The call to action itself is the culmination of every psychological mechanism on the page, and its effectiveness depends on everything that precedes it. Button copy matters more than most designers realize. “Submit” is the weakest possible CTA because it communicates effort (I am submitting to something) rather than value (I am receiving something). “Get My Free Audit” communicates value. “Start My Project” communicates progress. “See My Results” communicates outcome. The linguistic frame of the CTA should mirror the benefit rather than the action. Placement matters as well: the primary CTA should appear above the fold for visitors with high intent, and again after the proof stack for visitors who needed more evidence before committing. Repeating the CTA at natural breakpoints in the page gives the visitor multiple opportunities to convert without requiring them to scroll back to the top, which introduces friction that loses conversions at the margins.
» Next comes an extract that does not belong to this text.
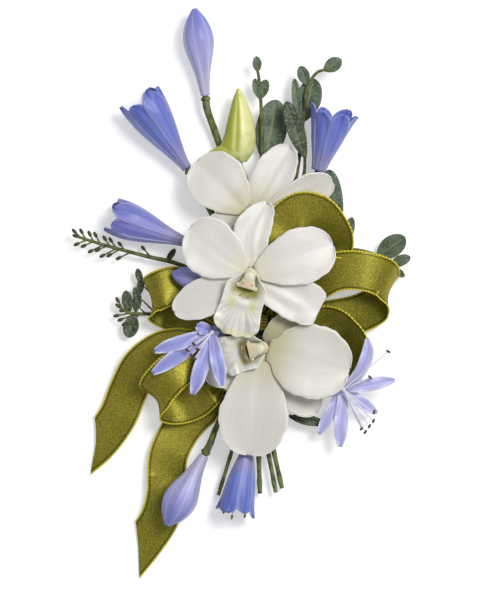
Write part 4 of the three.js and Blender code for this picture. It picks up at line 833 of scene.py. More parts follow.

The ultimate insight of conversion psychology is that the landing page is not persuading the visitor to do something they do not want to do. The visitor arrived on the page because they have a problem, a need, or a desire that they are actively seeking to address. They clicked the ad because the ad suggested that this page might offer a solution. The landing page’s job is not to create desire from nothing—it is to remove the barriers between existing desire and action. Those barriers are psychological: uncertainty about whether the business can deliver, fear that the risk outweighs the reward, cognitive overload from processing too much information, friction from forms that feel burdensome, and the simple inertia of doing nothing. Every element on the page—every headline, every testimonial, every credential, every image, every button—either reduces a barrier or introduces one. The highest-converting landing pages are not the ones with the most sophisticated design or the cleverest copy. They are the ones that have systematically identified and removed every barrier between the visitor’s existing intent and the action that serves both the visitor and the business.